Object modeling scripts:
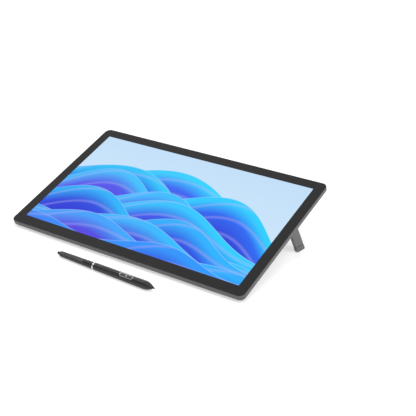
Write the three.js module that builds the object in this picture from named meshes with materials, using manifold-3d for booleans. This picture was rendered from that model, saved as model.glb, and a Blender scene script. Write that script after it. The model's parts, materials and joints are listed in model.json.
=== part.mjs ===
// A pen drawing tablet with a screen, standing on two fold-out legs, and its pen lying in front of it.
// Millimetres, +Z up, +X to the user's right, +Y away from the user.
// The tablet is drawn flat in its own frame (x right, y away from its front edge, z = 0 on the glass,
// z negative into the body) and then leaned back on its legs. The pen is drawn along +X, from its
// eraser end to its nib. The finished group stands on z = 0, centred in x and y.
import * as THREE from "three";
import { mergeVertices } from "three/addons/utils/BufferGeometryUtils.js";
import Module from "manifold-3d";

// ---- Driving dimensions -------------------------------------------------------------------------

// Clearances
const gap = 0.3; // between pieces that touch
const slideGap = 0.35; // round a button in its slot
const cornerSteps = 5; // facets on each rounded corner

// Screen and outline
const screenWidth = 409;
const screenDepth = 230;
const bezelSide = 17.5;
const bezelFront = 19.6;
const bezelRear = 18.6;
const cornerRadius = 10;

// Stance
const tilt = THREE.MathUtils.degToRad(20);
const frontLift = 1.2; // front edge above the table

// Glass and rim frame
const glassThickness = 1.1;
const rimLip = 1;
const rimHeight = 10;
const rimWall = 3.4;
const rimTopChamfer = 0.5;
const rimLowerChamferDepth = 3.5;
const rimLowerChamferInset = 2.2;
const glassShelfWidth = 7;
const glassShelfThickness = 1.2;

// Display stack, each layer with its own border round the active area
const panelBorder = 2.5;
const panelThickness = 1.6;
const backlightBorder = 3;
const backlightThickness = 2;
const digitizerBorder = 3.2;
const digitizerThickness = 0.8;
const chassisBorder = 3.4;
const chassisThickness = 0.6;

// Back shell
const flangeThickness = 1.8;
const shellWall = 2;
const bulgeDepth = 12;
const bulgeCornerRadius = 26;
const bulgeSideMargin = 6; // from the outline's side to the foot of the raised middle
const bulgeFrontMargin = 12;
const bulgeRearMargin = 9;
const bulgeSideRun = 20; // how far the flank runs in before it is flat
const bulgeFrontRun = 50;
const bulgeRearRun = 30;

// Legs
const legWidth = 20.5;
const legThickness = 5;
const legOffset = 0.5; // plate's middle, outward of the hinge axis
const legNeck = 6; // hinge axis to the full-width plate
const legSplay = THREE.MathUtils.degToRad(12);
const legHingeFromSide = 32;
const legPlaceFromRear = 77.2;
const legFootHeight = 9;
const legTongueThickness = 1.8;
const legTongueDrop = 3.4;
const legTongueInset = 4;

// Hinges and leg pockets
const barrelRadius = 3;
const barrelWidth = 12;
const pinRadius = 1.25;
const pinGap = 0.25;
const hingeInset = 0.5; // from the flat of the back up to the barrel
const earThickness = 2.8;
const earRadius = 3.4;
const bracketThickness = 1;
const leafThickness = 0.4;
const leafGap = 0.5; // from the barrel to the leaf
const leafWidth = 5;
const leafLength = 9;
const pocketSideGap = 0.8;
const pocketHeelGap = 4.6;
const pocketFingerRoom = 12;
const pocketWall = 1.6;

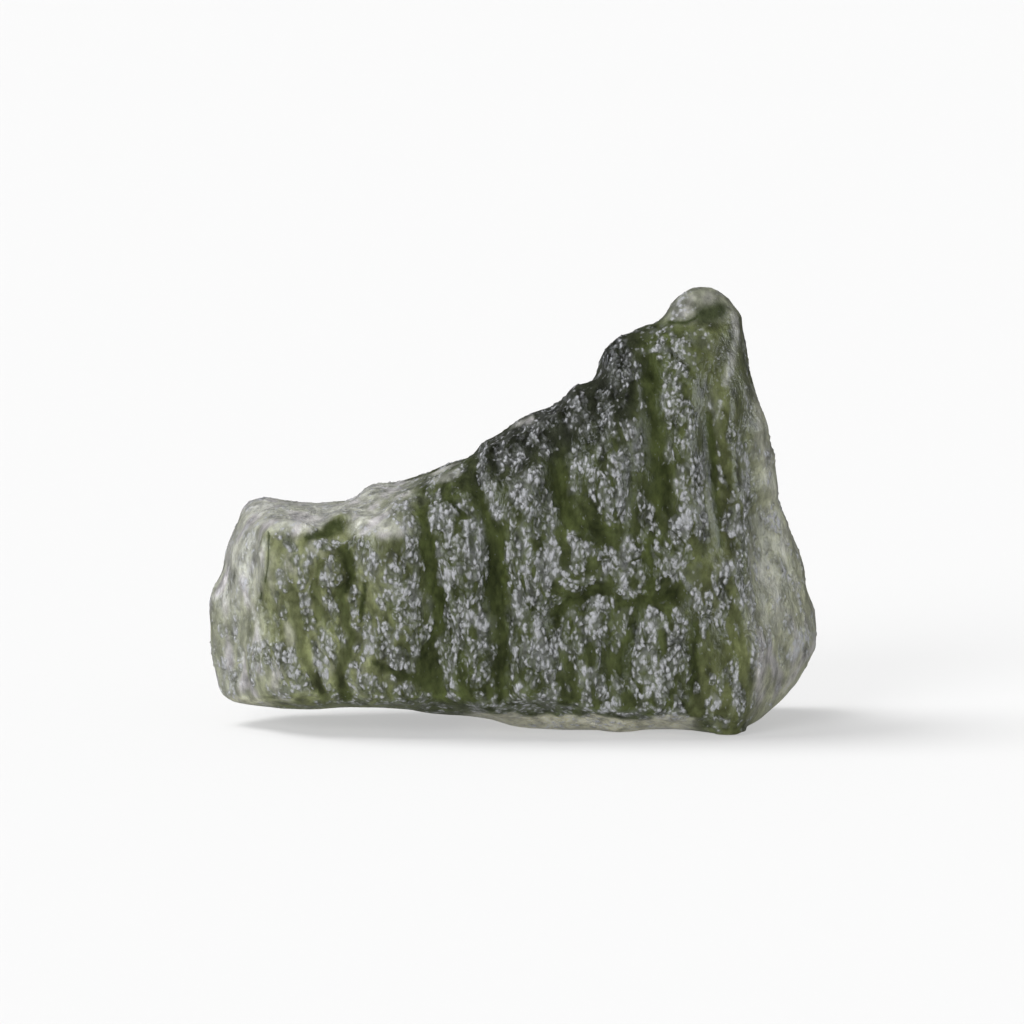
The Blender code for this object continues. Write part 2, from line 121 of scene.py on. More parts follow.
# Etched patches of the front face, where painted glints crowd, as (half width, points to the right and up),
# in mm.
PATCHES = [
    (0.16, [(-7.6, 6.7), (-7.3, 6.3)]),
    (0.14, [(-7.65, 5.5), (-7.5, 5.0)]),
    (0.20, [(-7.2, 6.0), (-7.0, 5.6), (-6.8, 5.3)]),
    (0.20, [(-7.1, 5.2), (-7.0, 4.6), (-6.85, 4.1)]),
    (0.15, [(-7.75, 4.7), (-7.5, 4.1)]),
    (0.18, [(-6.55, 6.8), (-6.3, 6.6), (-5.8, 6.5)]),
    (0.22, [(-6.5, 6.0), (-6.25, 5.5), (-6.0, 4.8), (-5.8, 4.0), (-5.6, 3.5)]),
    (0.18, [(-5.95, 6.0), (-5.7, 5.3)]),
    (0.34, [(-6.7, 3.8), (-6.4, 3.4), (-6.1, 2.9), (-6.1, 2.2), (-5.9, 1.6)]),
    (0.25, [(-7.7, 2.9), (-7.5, 2.4), (-7.3, 1.9)]),
    (0.20, [(-7.0, 2.1), (-6.7, 1.6)]),
    (0.24, [(-5.4, 5.0), (-5.25, 4.4), (-5.05, 4.0)]),
    (0.22, [(-5.1, 6.6), (-4.8, 6.2), (-4.4, 5.6), (-4.2, 5.2)]),
    (0.42, [(-3.8, 5.6), (-3.7, 4.8), (-3.4, 4.4), (-3.0, 3.9)]),
    (0.26, [(-3.7, 7.7), (-3.2, 7.0), (-3.4, 6.2)]),
    (0.30, [(-4.6, 3.8), (-4.3, 3.1)]),
    (0.32, [(-3.8, 3.4), (-3.4, 2.9), (-3.1, 2.4)]),
    (0.30, [(-5.0, 2.9), (-5.4, 2.2), (-5.3, 1.7)]),
    (0.26, [(-4.8, 1.8), (-4.3, 1.3), (-3.8, 1.6), (-3.1, 1.3)]),
    (0.30, [(-2.7, 8.2), (-2.4, 7.3), (-2.4, 6.4)]),
    (0.34, [(-1.8, 8.0), (-2.0, 7.0), (-2.0, 6.0), (-2.0, 5.0), (-1.8, 4.4)]),
    (0.30, [(-2.0, 4.2), (-1.9, 3.5), (-2.1, 2.6), (-2.0, 2.0)]),
    (0.34, [(-1.4, 7.1), (-1.2, 6.2), (-1.2, 5.2), (-1.1, 4.2), (-1.1, 3.3)]),
    (0.22, [(-1.0, 9.5), (-1.0, 8.8)]),
    (0.22, [(-0.8, 8.4), (-0.5, 7.6)]),
    (0.40, [(-0.1, 9.4), (0.3, 8.7), (0.6, 8.0), (0.7, 7.2)]),
    (0.26, [(0.9, 9.0), (1.1, 8.2), (1.3, 7.4)]),
    (0.26, [(0.3, 10.3), (0.8, 10.1), (1.3, 9.6)]),
    (0.26, [(0.9, 10.5), (1.6, 10.8), (2.2, 11.1)]),
    (0.20, [(-0.1, 6.4), (0.0, 5.7)]),
    (0.30, [(0.4, 6.4), (0.3, 5.6), (0.2, 5.0), (0.5, 4.4), (0.3, 3.5)]),
    (0.26, [(0.8, 6.2), (0.8, 5.0), (0.8, 4.0), (0.8, 3.2), (0.8, 2.4), (0.4, 1.7), (0.2, 1.3)]),
    (0.16, [(0.0, 3.0), (0.1, 2.5)]),
    (0.20, [(-1.3, 2.5), (-1.2, 2.0)]),
    (0.14, [(-0.9, 2.5), (-0.8, 2.1)]),
    (0.20, [(-1.2, 1.4), (-1.1, 1.0)]),
    (0.14, [(-0.6, 1.3), (-0.5, 1.1)]),
    (0.15, [(1.1, 6.8), (1.4, 6.3), (1.3, 5.8)]),
    (0.17, [(2.1, 6.8), (2.1, 6.2)]),
    (0.15, [(2.5, 6.6), (2.4, 5.9)]),
    (0.17, [(3.2, 6.0), (3.3, 5.5)]),
    (0.15, [(1.8, 5.4), (2.2, 5.1)]),
    (0.18, [(2.1, 9.2), (2.2, 8.5)]),
    (0.15, [(2.4, 10.8), (2.5, 10.1)]),
    (0.15, [(2.5, 9.5), (2.6, 8.9)]),
    (0.22, [(3.0, 11.3), (3.1, 10.6), (3.3, 10.0), (3.6, 9.5)]),
    (0.15, [(3.7, 10.6), (4.1, 10.0)]),
    (0.32, [(3.1, 8.9), (3.3, 8.3), (3.4, 7.6)]),
    (0.18, [(3.6, 8.8), (3.6, 8.1)]),
    (0.16, [(4.2, 9.4), (4.2, 9.1)]),
    (0.17, [(4.5, 7.7), (4.3, 6.8)]),
    (0.16, [(4.2, 6.0), (4.2, 5.6)]),
    (0.20, [(3.6, 5.1), (3.9, 4.8)]),
    (0.15, [(2.8, 4.8), (2.3, 4.4)]),
    (0.18, [(2.0, 4.1), (1.8, 3.7)]),
    (0.26, [(2.5, 4.0), (3.1, 4.0), (3.1, 3.4), (2.5, 3.6)]),
    (0.22, [(1.4, 3.4), (1.2, 3.0), (1.4, 2.4), (1.3, 1.8), (1.1, 1.4)]),
    (0.15, [(2.1, 2.7), (2.4, 2.3), (2.4, 1.9)]),
    (0.18, [(2.5, 1.4), (2.5, 1.1)]),
    (0.15, [(3.0, 2.0), (3.0, 1.5)]),
    (0.12, [(3.5, 1.3), (3.45, 0.9)]),
    (0.28, [(3.4, 13.0), (3.7, 12.5), (3.9, 12.0), (4.0, 11.3)]),
    (0.36, [(5.1, 13.0), (5.4, 12.5), (5.4, 12.1)]),
    (0.34, [(5.2, 12.0), (5.4, 11.2), (5.6, 10.8)]),
    (0.34, [(5.8, 10.4), (5.6, 9.6), (5.9, 9.0), (5.9, 8.3), (5.9, 7.6)]),
    (0.12, [(5.1, 10.5), (5.1, 10.3)]),
    (0.15, [(5.4, 7.4), (5.4, 7.1)]),
    (0.15, [(7.2, 10.4), (7.3, 9.8), (7.4, 9.4)]),
    (0.30, [(7.6, 8.2), (7.6, 7.6), (7.5, 7.0), (7.7, 6.2), (7.7, 5.4), (7.8, 4.7)]),
    (0.18, [(4.9, 6.6), (5.2, 6.2), (5.1, 5.7)]),
    (0.14, [(4.7, 5.6), (4.8, 5.2)]),
    (0.13, [(6.1, 5.0), (6.1, 4.5)]),
    (0.12, [(6.6, 4.8), (6.6, 4.4)]),
    (0.36, [(5.1, 4.3), (5.2, 3.8), (5.3, 3.2), (5.6, 2.8)]),
    (0.36, [(4.6, 4.1), (4.5, 3.5), (4.5, 2.8), (4.6, 2.2), (4.4, 1.8)]),
    (0.24, [(5.0, 3.0), (5.0, 2.0), (5.1, 1.2)]),
    (0.18, [(4.9, 0.9), (5.6, 0.8)]),
    (0.13, [(6.6, 1.2), (6.8, 1.25)]),
    (0.12, [(6.8, 0.7), (7.0, 0.5)]),
    (0.20, [(7.9, 4.2), (8.1, 3.4), (8.1, 2.6)]),
]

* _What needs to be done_
Lines from the start of the material above through the line containing "const glassShelfThickness = 1.2;" are to be duplicated exactly, and only those.

* _Complete output_
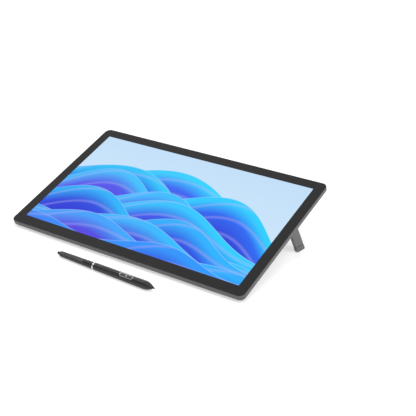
Write the three.js module that builds the object in this picture from named meshes with materials, using manifold-3d for booleans. This picture was rendered from that model, saved as model.glb, and a Blender scene script. Write that script after it. The model's parts, materials and joints are listed in model.json.
=== part.mjs ===
// A pen drawing tablet with a screen, standing on two fold-out legs, and its pen lying in front of it.
// Millimetres, +Z up, +X to the user's right, +Y away from the user.
// The tablet is drawn flat in its own frame (x right, y away from its front edge, z = 0 on the glass,
// z negative into the body) and then leaned back on its legs. The pen is drawn along +X, from its
// eraser end to its nib. The finished group stands on z = 0, centred in x and y.
import * as THREE from "three";
import { mergeVertices } from "three/addons/utils/BufferGeometryUtils.js";
import Module from "manifold-3d";

// ---- Driving dimensions -------------------------------------------------------------------------

// Clearances
const gap = 0.3; // between pieces that touch
const slideGap = 0.35; // round a button in its slot
const cornerSteps = 5; // facets on each rounded corner

// Screen and outline
const screenWidth = 409;
const screenDepth = 230;
const bezelSide = 17.5;
const bezelFront = 19.6;
const bezelRear = 18.6;
const cornerRadius = 10;

// Stance
const tilt = THREE.MathUtils.degToRad(20);
const frontLift = 1.2; // front edge above the table

// Glass and rim frame
const glassThickness = 1.1;
const rimLip = 1;
const rimHeight = 10;
const rimWall = 3.4;
const rimTopChamfer = 0.5;
const rimLowerChamferDepth = 3.5;
const rimLowerChamferInset = 2.2;
const glassShelfWidth = 7;
const glassShelfThickness = 1.2;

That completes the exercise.